Just after this remark, however, the court in Crumpley-Patterson expressly stated that the plaintiff "need not . . . specifically plead the existence of an unconstitutional policy or custom to survive a motion to dismiss." Id. at 591 (citing Doe v. Sch. Dist. of Norfolk, 340 F.3d 605, 614 (8th Cir. 2003)). As the court explained in Doe: "When a complaint is filed, a plaintiff may not be privy to the facts necessary to accurately describe or identify any policies which may have caused the deprivation of a constitutional right." Doe, 340 F.3d at 614. Plaintiffs' Second Amended Complaint includes multiple factual allegations from which "one could begin to draw an inference that the conduct complained of resulted from an unconstitutional policy or custom." Id.
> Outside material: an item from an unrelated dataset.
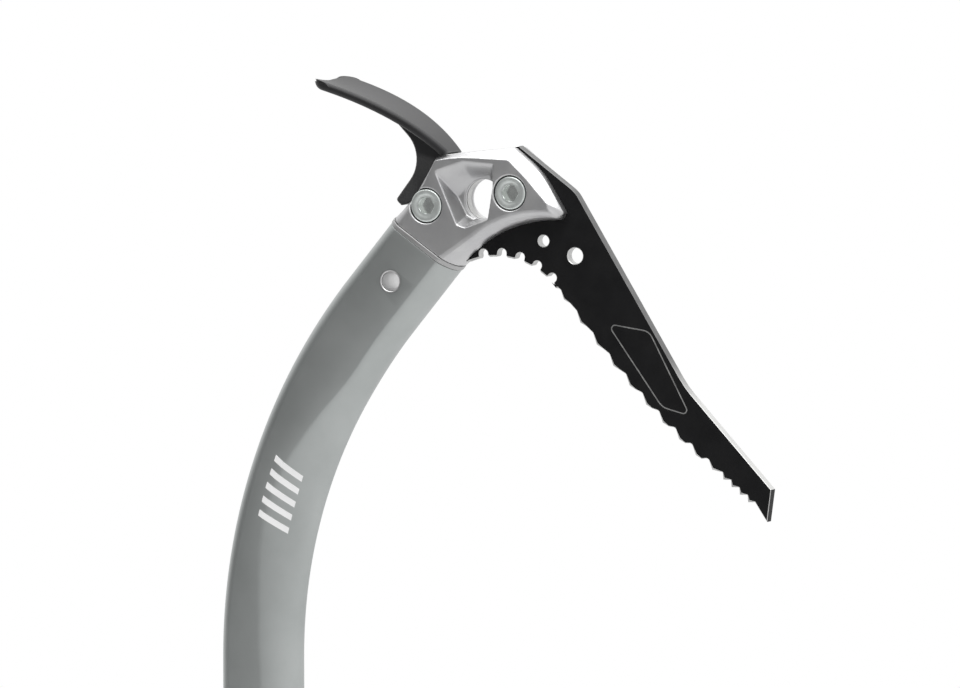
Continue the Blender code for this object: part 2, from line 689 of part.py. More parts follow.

If Plaintiffs are unable to identify such an unconstitutional policy or custom after discovery, Securus is free to renew this argument in a motion for summary judgment.
IV. CONCLUSION
Under applicable Supreme Court and Eighth Circuit precedent, and drawing all inferences in favor of the nonmovant, Plaintiffs' factual allegations are sufficient to establish a plausible claim that Securus was a willful participant in state activity which deprived Plaintiffs of a constitutional right. Plaintiff's allegations also permit this Court to draw an inference that such conduct occurred pursuant to an unconstitutional policy or custom. Therefore, Securus is not entitled to judgment as a matter of law. Accordingly,
IT IS HEREBY ORDERED that Defendant Securus Technologies, Inc.'s Motion for Judgment on the Pleadings (Doc. 76) is DENIED.
Dated this 3rd day of December 2020.